Partai Demokrat mewacanakan mengusung putra SBY, Agus Harimurti Yudhoyono (AHY) pada Pilpres 2019. Adapun Gerindra ingin kembali mencalonkan Prabowo dalam Pilpres selanjutnya. Baik Demokrat maupun Gerindra ingin agar ambang batas pencalonan presiden atau presidential threshold dihapus dalam Pilpres selanjutnya.
Dengan demikian, setiap parpol bisa mengusung sendiri pasangan capres-cawapres. Namun, dalam UU Pemilu yang baru disahkan, presidential threshold yang ditetapkan sebesar 20% kursi atau 25 persen suara nasional. Acuannya berdasarkan hasil Pemilu 2014. Dengan demikian, perlu ada koalisi untuk mengusung capres-cawapres.

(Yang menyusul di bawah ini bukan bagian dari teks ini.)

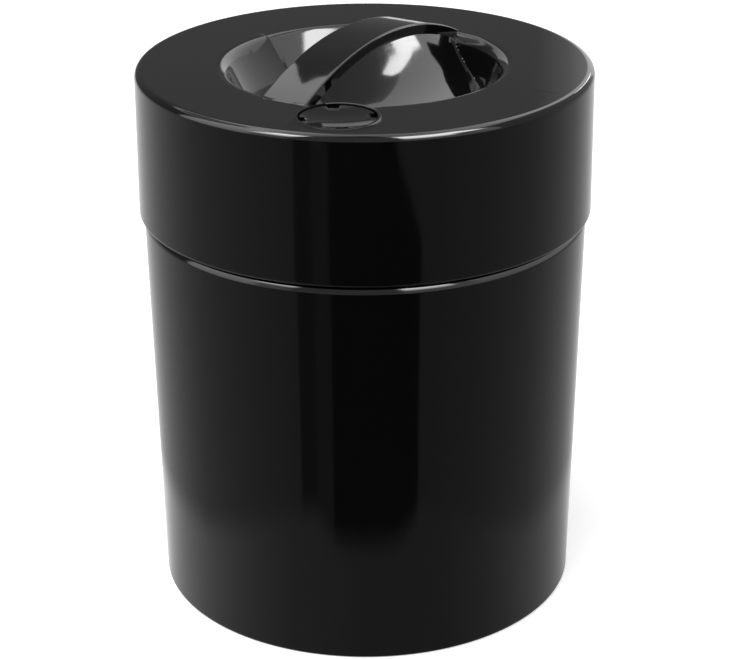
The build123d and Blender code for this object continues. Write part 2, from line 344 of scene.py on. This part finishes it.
def rolled_edge(radius, top, parts):
    """Edge that rolls from an upright wall to a level top in arcs of (radius, angle reached)."""
    turns = [0] + [math.radians(end) for _, end in parts]
    steps = list(zip(parts, turns, turns[1:]))
    height = top - sum(size * (math.sin(after) - math.sin(before)) for (size, _), before, after in steps)
    place, points = (radius, height), []
    for (size, _), before, after in steps:
        centre = (place[0] - size * math.cos(before), place[1] - size * math.sin(before))
        points += arc(centre, size, math.degrees(before), math.degrees(after))[1 if points else 0:]
        place = points[-1]
    return points


def turned(profile, angles, centre=(0.0, 0.0), closed=False):
    """Points and faces turned from a profile of (radius, height)."""
    points, faces, rings = [], [], []
    for radius, height in profile:
        used = angles if radius > 0 else angles[:1]
        rings.append(range(len(points), len(points) + len(used)))
        for angle in used:
            x = centre[0] + radius * math.cos(angle)
            y = centre[1] + radius * math.sin(angle)
            points.append((x, y, height))
    count = len(angles)
    pairs = list(zip(rings, rings[1:]))
    if closed:
        pairs.append((rings[-1], rings[0]))
    for low, high in pairs:
        for step in range(count):
            after = (step + 1) % count
            corners = [low[step % len(low)], low[after % len(low)]]
            corners += [high[after % len(high)], high[step % len(high)]]
            faces.append(list(dict.fromkeys(corners)))
    return points, faces


def held(profile):
    """Outline with points on its long runs, close to the roundings, so that smooth shading stays there."""
    lengths = [math.dist(start, end) for start, end in zip(profile, profile[1:])]
    placed = []
    for number, (start, end) in enumerate(zip(profile, profile[1:])):
        placed.append(start)
        length = lengths[number]
        shares = []
        if number > 0 and lengths[number - 1] < held_run < length:
            shares.append(hold / length)
        if number < len(lengths) - 1 and lengths[number + 1] < held_run < length:
            shares.append(1 - hold / length)
        for share in shares:
            placed.append(tuple(a + (b - a) * share for a, b in zip(start, end)))
    return placed + [profile[-1]]


def full_turn(count):
    """Angles of evenly spaced steps round a full turn."""
    return [2 * math.pi * step / count for step in range(count)]


def smooth_max(first, second, blend):
    """The higher of two heights, with the corner between them filled over a blend."""
    share = np.maximum(blend - np.abs(first - second), 0) / blend
    return np.maximum(first, second) + share * share * blend / 4


def bar_height(along, lowered=0.0):
    """Height of the bar's arched top above the ring, or of a shell that lies inside it."""
    arch = (recess_radius**2 + bar_crown**2) / (2 * bar_crown)
    return bar_crown - arch + np.sqrt((arch - lowered) ** 2 - along**2)


def flank_table():
    """Share of the reach, and of the drop that is left there, down a hollow's flank."""
    steps = np.linspace(0, 1, flank_steps)
    knots = ((0, 1), ((1 - flare_steepness) / 2, 1 - flare_steepness), (1 - flare_steepness, 0), (1, 0))
    weights = ((1 - steps) ** 3, 3 * steps * (1 - steps) ** 2, 3 * steps**2 * (1 - steps), steps**3)
    reach = sum(weight * knot[0] for weight, knot in zip(weights, knots))
    left = sum(weight * knot[1] for weight, knot in zip(weights, knots))
    return reach, left


def flank_height(along, across, grow):
    """Height of the flank that runs from under the bar's lip to the hollow's floor."""
    floor = -recess_depth - grow
    lip_foot = bar_height(along, grow + bar_lip)
    share = np.clip((across - (bar_half - grow)) / (flare_reach + grow), 0, 1)
    reach, left = flank_table()
    return floor + (lip_foot - floor) * np.interp(share, reach, left)


def toward_steep(along, across):
    """How far points lie towards the hollow's steep end, and which share of their distance that is."""
    turn = math.radians(steep_direction)
    toward = along * math.cos(turn) + across * math.sin(turn)
    return toward, toward / np.maximum(np.hypot(along, across), merge_distance)


def bowl_height(along, across, grow):
    """Height of the slanting bowl's wall, and how far it retreats for each unit of depth."""
    sink = (steep_inset + gentle_inset) / 2 / recess_depth
    shift = (gentle_inset - steep_inset) / 2 / recess_depth
    toward, share = toward_steep(along, across)
    rim = bowl_radius + grow
    square = shift**2 - sink**2
    linear = 2 * rim * sink - 2 * shift * (toward + bowl_offset)
    distance_square = along**2 + across**2 + 2 * bowl_offset * toward + bowl_offset**2
    rest = distance_square - rim**2
    depth = (-linear + np.sqrt(linear**2 - 4 * square * rest)) / (2 * square)
    return -depth, sink - shift * share


def rounded_rim(bowl, retreat, share):
    """Bowl's wall with its rim rounded by an arc that is largest at the steep end."""
    radius = gentle_rim_round + (steep_rim_round - gentle_rim_round) * ((1 + share) / 2) ** rim_round_fade
    slope = np.arctan2(1, retreat)
    tangent = radius * np.tan(slope / 2)
    inward = tangent - bowl * retreat
    arc_drop = radius - np.sqrt(np.maximum(radius**2 - np.clip(inward, 0, radius * np.sin(slope)) ** 2, 0))
    return np.where(inward > radius * np.sin(slope), bowl, -arc_drop)


def hollow_height(along, across, grow=0.0):
    """Height of one finger hollow at points on its side of the bar."""
    bowl, retreat = bowl_height(along, across, grow)
    share = toward_steep(along, across)[1]
    flank = flank_height(along, across, grow)
    side = rounded_rim(bowl, retreat, share) if grow == 0 else np.minimum(bowl, -grow)
    blend = np.clip(-2 * np.maximum(side, flank), lip_draft, foot_blend)
    return smooth_max(side, flank, blend)


def top_height(along, across):
    """Height of the lid's top above the ring plane."""
    height = np.where(across > 0, hollow_height(along, across), hollow_height(-along, -across))
    side = np.abs(across)
    rounding = np.clip(side - (bar_half - bar_edge_round), 0, bar_edge_round)
    crown = bar_height(along) - bar_edge_round + np.sqrt(bar_edge_round**2 - rounding**2)
    height = np.where(side <= bar_half, np.maximum(crown, height), height)
    outside = np.hypot(along, across) > recess_radius
    return np.where(outside, np.minimum(height, 0), height)


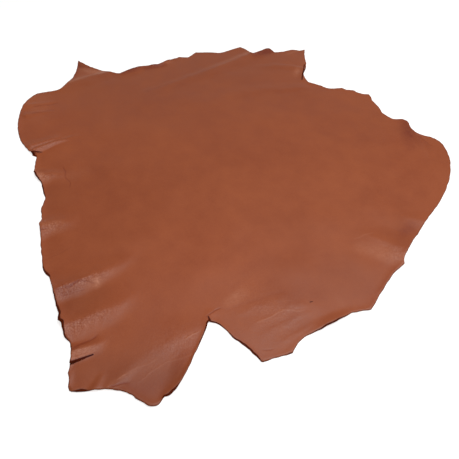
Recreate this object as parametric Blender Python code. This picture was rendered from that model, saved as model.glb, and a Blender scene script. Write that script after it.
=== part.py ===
# A small leather hide lying on a flat surface at z = 0, built as one closed sheet.
# +Y runs from the hind legs to the neck, and the origin is under the middle of its box.

import bpy
import numpy as np
from mathutils.geometry import delaunay_2d_cdt

MM = 0.001

THICKNESS = 1.3 * MM
EDGE_STEP = 11 * MM      # one straight piece of the trimmed edge
FOLD_STEP = 9 * MM       # spacing of the inner points where the hide is folded
EDGE_GAP = 7 * MM        # least distance from an inner point to the edge
CREST_RADIUS = 6 * MM    # roundness of a fold's crest, less on a narrow fold
FOLD_TAPER = 0.6         # a fold's width at its far end, as a share of its width at its start
FOLDED_RISE = 0.8 * MM   # a spot that rises more than this over one step counts as folded
SHORTEST = 0.01 * MM     # a distance below this counts as nought in a division
LEATHER_COLOR = (0.300, 0.087, 0.044, 1.0)
LEATHER_ROUGHNESS = 0.5

# The trimmed edge, clockwise from above, in stretches between the hide's landmarks.
# Each row is a corner and the shallow arc that leaves it towards the next corner.
# x, y: the corner, and bow: how far the arc bows outwards (+) or inwards (-), all in mm.
OUTLINE = {
    "left fore shank": [
        (-405, 38, 3), (-446, 88, 5), (-474, 185, 4), (-463, 253, 2), (-441, 266, 0),
        (-421, 270, -2), (-402, 280, -3), (-385, 338, 0),
    ],
    "left ear": [
        (-383, 360, 0), (-387, 406, -6), (-268, 346, 0), (-228, 374, 4),
    ],
    "neck": [
        (-176, 388, -1), (-150, 411, 0), (-123, 431, 0), (-99, 430, 0), (-80, 455, 0),
        (-14, 453, 0), (41, 482, 3), (66, 454, -1), (76, 440, -1), (108, 465, 2),
        (123, 465, 0), (134, 453, -2), (178, 470, 2), (201, 465, -1),
    ],
    "right neck bay": [
        (218, 471, -2), (214, 400, 2), (201, 349, -2), (210, 307, 0),
    ],
    "right shoulder": [
        (240, 293, -4), (267, 282, 0), (289, 283, 0), (298, 275, 1), (317, 272, -6),
        (349, 256, 2), (352, 232, 3), (365, 182, -1), (384, 158, 0), (404, 154, 3),
        (414, 130, -4),
    ],
    "right fore shank": [
        (429, 96, 0), (448, 94, 5), (472, 66, 4), (466, 0, 3), (434, -72, 2),
    ],
    "right belly": [
        (381, -141, 0), (352, -179, -1), (317, -227, -1), (309, -243, 0), (308, -250, 0),
        (287, -267, -1), (235, -337, -1), (203, -342, 2), (132, -379, -4),
    ],
    "right hind leg": [
        (105, -409, -1), (59, -423, -2), (17, -384, -1), (-3, -363, -1), (-15, -359, 0),
    ],
    "left hind leg": [
        (-20, -357, 1), (-46, -429, 1), (-62, -463, 0), (-71, -471, 0), (-78, -472, 1),
        (-87, -485, 1), (-98, -485, 0), (-117, -475, 0), (-121, -471, -2),
        (-159, -462, 1), (-209, -466, 2),
    ],
    "left belly": [
        (-214, -447, 0), (-218, -439, -1), (-220, -406, 0), (-228, -389, 1), (-235, -385, 0),
        (-242, -369, -2), (-250, -360, -2), (-261, -332, 0), (-272, -303, 0), (-288, -274, 2),
        (-303, -257, 0), (-320, -208, -1), (-333, -162, 0), (-333, -149, 0), (-340, -130, 0),
        (-343, -118, -1), (-343, -92, 1), (-361, -51, 2), (-384, -21, 1), (-392, 26, 0),
        (-402, 32, 0),
    ],
}

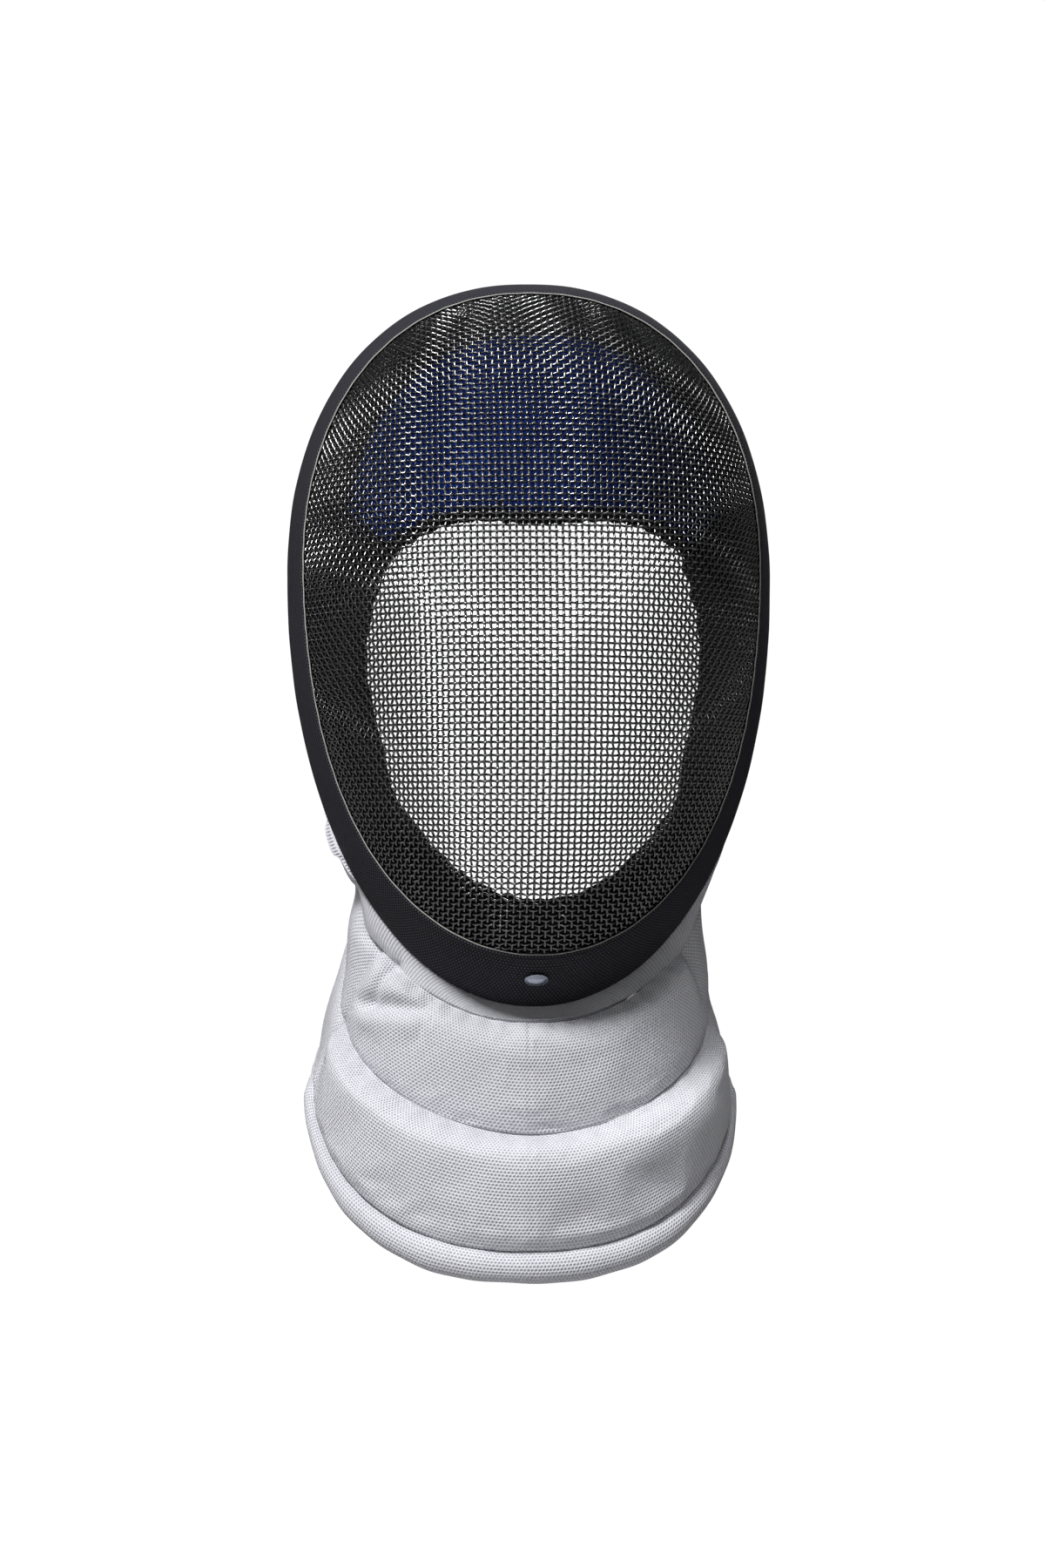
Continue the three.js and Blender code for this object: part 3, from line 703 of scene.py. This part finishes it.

Joko Widodo (Jokowi) dipastikan mengantongi tiket menuju Pilpres 2019 setelah resmi mendapat dukungan dari Golkar, NasDem dan PPP. Total perolehan kursi ketiga partai tersebut di DPR mencapai 29,46% atau melebihi ambang batas pencapresan, yakni 20%.
Wakil Ketua Umum Gerindra Fadli Zon mengatakan, Prabowo juga sudah mengantongi tiket ke Pilpres 2019 dengan menggandeng PKS. Perolehan kursi Gerindra di DPR sebesar 13,04% dan PKS 7,14%. Gabungan kedua partai itu menghasilkan 20,18% kursi dukungan untuk Prabowo. “Jadi kan syaratnya 20 persen dukungan kursi dan 25 persen suara. Gerindra dengan PKS cukup (Capreskan Prabowo),” kata Fadli Zon saat berbincang dengan detikcom, Minggu (23/7).
Soal kemungkinan koalisi Gerindra dengan PKS, Fadli belum memberikan kepastian. Namun sejak Pilpres 2014 lalu hingga sekarang Gerindra dan PKS sudah terjalin dalam sejumlah kerjasama. Misalnya di Pilkada DKI. “Ini kan masih lama. Mungkin tahun depan (ada kepastian). Insyaallah Pak Prabowo siap maju Pilpres 2019,” tambah Fadli.
Peneliti dari Centre for Strategic and International Studies (CSIS) Arya Fernandes melihat peluang Gerindra dengan PKS berkoalisi di Pilpres 2019 cukup kuat. “Peluangnya (koalisi) 75%,” kata Arya.
Meski Prabowo sudah mendapat cukup dukungan, Gerindra dan PKS harus berusaha menggaet PAN atau Demokrat. “Atau mungkin Gerindra dan PKS harus bisa menggaet dua-duanya (PAN dan Demokrat),” kata Arya.